Le député néodémocrate Peter Julian venait alors tout juste de déposer une motion devant le comité PROC à Ottawa. Le texte demande formellement à la Chambre des communes de lancer une enquête publique. Il exige la présence de ministres, de Mme Telford, mais aussi de son vis-à-vis au Parti conservateur, tout comme les directeurs de campagne nationaux des partis libéral et conservateur.

Le Bloc québécois et le PCC ont répliqué avec leur propre version de la demande d’enquête publique. Les motions doivent être débattues et votées jeudi devant le comité parlementaire, où les députés de l’opposition sont en majorité.

La conseillère en sécurité nationale et au renseignement du premier ministre, Jody Thomas, faisait aussi partie des invités au comité mercredi.

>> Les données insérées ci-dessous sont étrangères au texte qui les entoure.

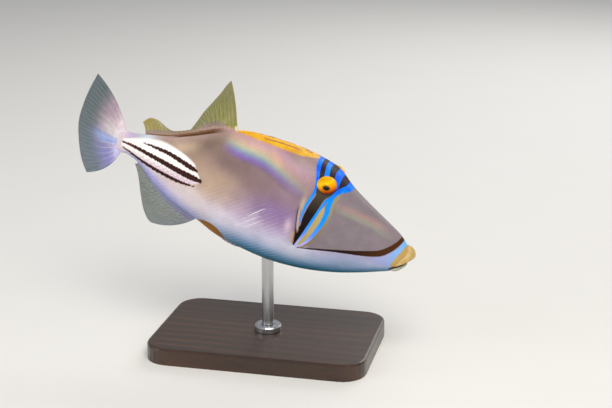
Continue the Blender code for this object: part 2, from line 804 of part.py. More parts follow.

Elle n’a confirmé aucun détail des différentes révélations médiatiques. Les députés ont pu entendre que Justin Trudeau reçoit régulièrement des rapports sur l’ingérence étrangère.

Le chef du Bloc québécois, Yves-François Blanchet, a réitéré mercredi sa demande d’enquête publique sur l’ingérence étrangère, qui serait bénéfique pour tous les partis politiques selon lui. Il a ajouté qu’il juge « farfelue » la référence du premier ministre au racisme dans cette affaire.